# All About 10dB Sub Boost



## Lumen (May 17, 2014)

The title of my thread is really the opposite of what I know. Well, almost. I think I know it's common practice to run subs 10dB hotter than the mains because it's a movie industry standard (or maybe only THX). 
:dontknow:
*Please pardon any repeats and please throw me a link if appropriate*, but I have some basic questions I can't find the answers to:

Do AVR's with auto EQ like Audessey or Dirac Live automatically boost the sub by 10dB?
If generating REW PEQ's do you crank the sub level 10dB after measurements (doesn't make sense to me)?
The +10dB is not part of the house-curve concept, correct?

Thanks In Advance


----------



## NBPk402 (Feb 21, 2012)

10 db boost for subs is a lot of power. You need to make sure that your sub can handle the boost, and that you have clean power to do it.


----------



## tonyvdb (Sep 5, 2007)

Agree^^ non of the room correction systems do the boost automatically however after running it simply turn up the trim level on the AVR by a couple db. 10db is huge and very few systems can handle it unless you have Sonnies :hsd:


----------



## Wayne A. Pflughaupt (Apr 13, 2006)

Ultimately the boost is merely a gain setting. Whether or not it’s a problem for your subs depends on how much EQ you’ve applied, and how hard you’re driving them already.




BlueRockinLou said:


> [*]If generating REW PEQ's do you crank the sub level 10dB after measurements (doesn't make sense to me)?

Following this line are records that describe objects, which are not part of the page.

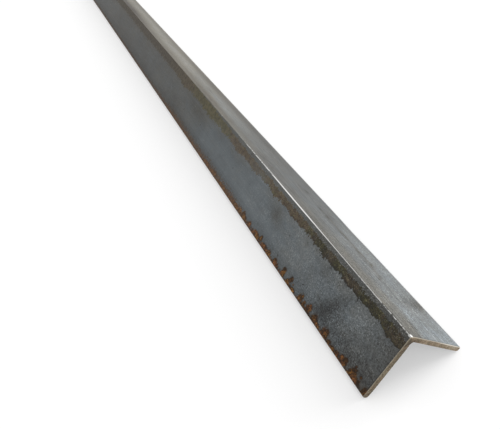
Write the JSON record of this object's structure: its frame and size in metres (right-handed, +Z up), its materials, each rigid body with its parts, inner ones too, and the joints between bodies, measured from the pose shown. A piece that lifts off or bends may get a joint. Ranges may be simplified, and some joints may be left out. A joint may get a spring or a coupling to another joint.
{
  "type": "steel angle section",
  "caption": "Length of hot-rolled equal-leg steel angle with rounded toes, a filleted inner corner and sawn ends, lying heel up.",
  "frame": {"origin": "on the floor plane, midway between the two toes and halfway along the bar", "axes": "+Y along the bar away from the near sawn end, +Z up through the heel, +X towards the right leg's toe"},
  "size_m": [0.0532, 0.9144, 0.0283],
  "materials": {
    "mill_steel": "dull blue-grey hot-rolled mill scale with brown staining and patches of surface rust"
  },
  "bodies": {
    "root": {"angle_section": "mill_steel"}
  },
  "joints": []
}
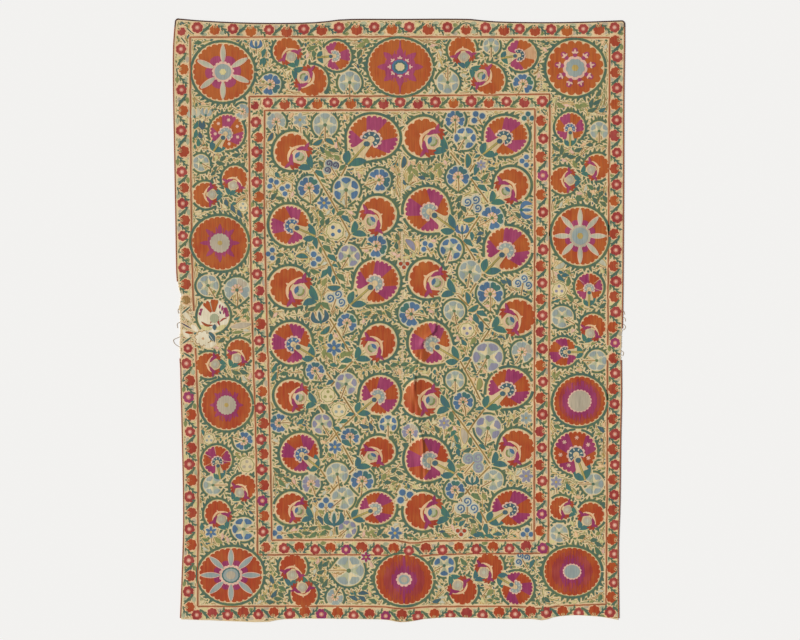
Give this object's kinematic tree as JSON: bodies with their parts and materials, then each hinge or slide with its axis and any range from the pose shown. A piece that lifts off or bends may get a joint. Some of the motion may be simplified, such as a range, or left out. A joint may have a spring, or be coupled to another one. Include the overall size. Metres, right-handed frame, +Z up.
{
  "type": "suzani embroidered textile",
  "caption": "Large rectangular embroidered cotton cloth of loom-width panels sewn edge to edge, with a narrow woven edging, laid flat as a bed, table or wall cover.",
  "frame": {"origin": "under the middle of the cloth's outline, on the surface that it lies on", "axes": "+Z up, out of the embroidered face; +Y towards the cloth's upper end; +X to the right with the upper end away from the viewer"},
  "size_m": [1.8091, 2.4165, 0.013],
  "materials": {
    "cotton_ground": "plain-woven undyed cotton, matt",
    "edging_maroon": "narrow braid, matt",
    "edging_red_brown": "narrow braid, matt",
    "silk_embroidery": "couched and chain-stitched silk, soft sheen"
  },
  "bodies": {
    "root": {"panel_left": "cotton_ground", "panel_centre_left": "cotton_ground", "panel_centre_right": "cotton_ground", "panel_right": "cotton_ground", "edging_top": "edging_maroon", "edging_left_upper": "edging_red_brown", "edging_left_lower": "edging_red_brown", "edging_right_upper": "edging_red_brown", "edging_right_lower": "edging_red_brown"}
  },
  "joints": []
}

Good for you, for figuring that out. :T The process has always been to EQ as needed, then adjust the sub gain afterwards, as it typically needs to have the level re-set after equalization. I typically use two-channel as the reference for sub levels, but admittedly with a lively movie that has all channels generating at once, a two-channel reference might leave the subs too low.




> [*]The +10dB is not part of the house-curve concept, correct?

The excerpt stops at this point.